13. 🌐 Private DNS — Secure Browsing
Go to Settings → Network → Private DNS and enter dns.google or one.one.one.one (Cloudflare). It encrypts your DNS queries — your ISP can't see which sites you visit. In many cases, browsing also becomes faster because these DNS servers are quicker.
14. 📍 Find My Device
According to Android Police, this should be enabled on EVERYONE's phone. Settings → Security → Find My Device. If you lose your phone or it gets stolen: you can locate it, make it ring (even on silent), lock it, or remotely erase all data. Just go to google.com/android/find from any device.
15. 🤖 Developer Options
Unlock them: Settings → About Phone → tap the Build Number 7 times. The most important options:
- Animation duration scale → 0.5x: Reduces animations, making the entire phone feel snappier
- Force Dark Mode: Forces dark theme on apps that don't natively support it
- USB Debugging: Essential for ADB, custom ROMs, and sideloading
- Default USB Configuration → File Transfer: No need to tap it every time you connect
⚠️ Caution with Developer Options
Don't change settings you don't understand. Options like OEM Unlocking or GPU rendering overrides can cause instability or issues with banking apps. If something goes wrong, simply disable Developer Options.

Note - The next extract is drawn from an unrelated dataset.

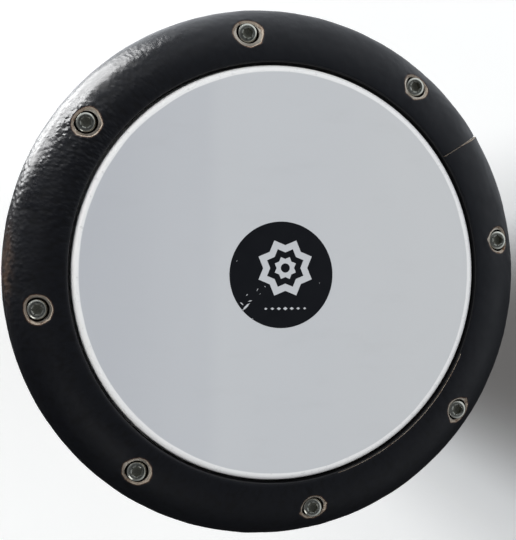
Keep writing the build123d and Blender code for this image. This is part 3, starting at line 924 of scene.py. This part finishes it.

💡 Bonus: What Android 16 Brings
According to 9to5Google (February 2026), the Android 16 update has already rolled out to Pixel devices. New features include Predictive Back Animation (preview before pressing back), Live Updates (notifications become mini widgets), and an improved Desktop Mode. Meanwhile, the Pixel 10a was announced on February 4, 2026 with pre-orders starting February 18.
"Android phones have extensive customization options, but you need to take some basic steps before you start customizing them. We've gathered the most useful tips so you can get the most out of the operating system."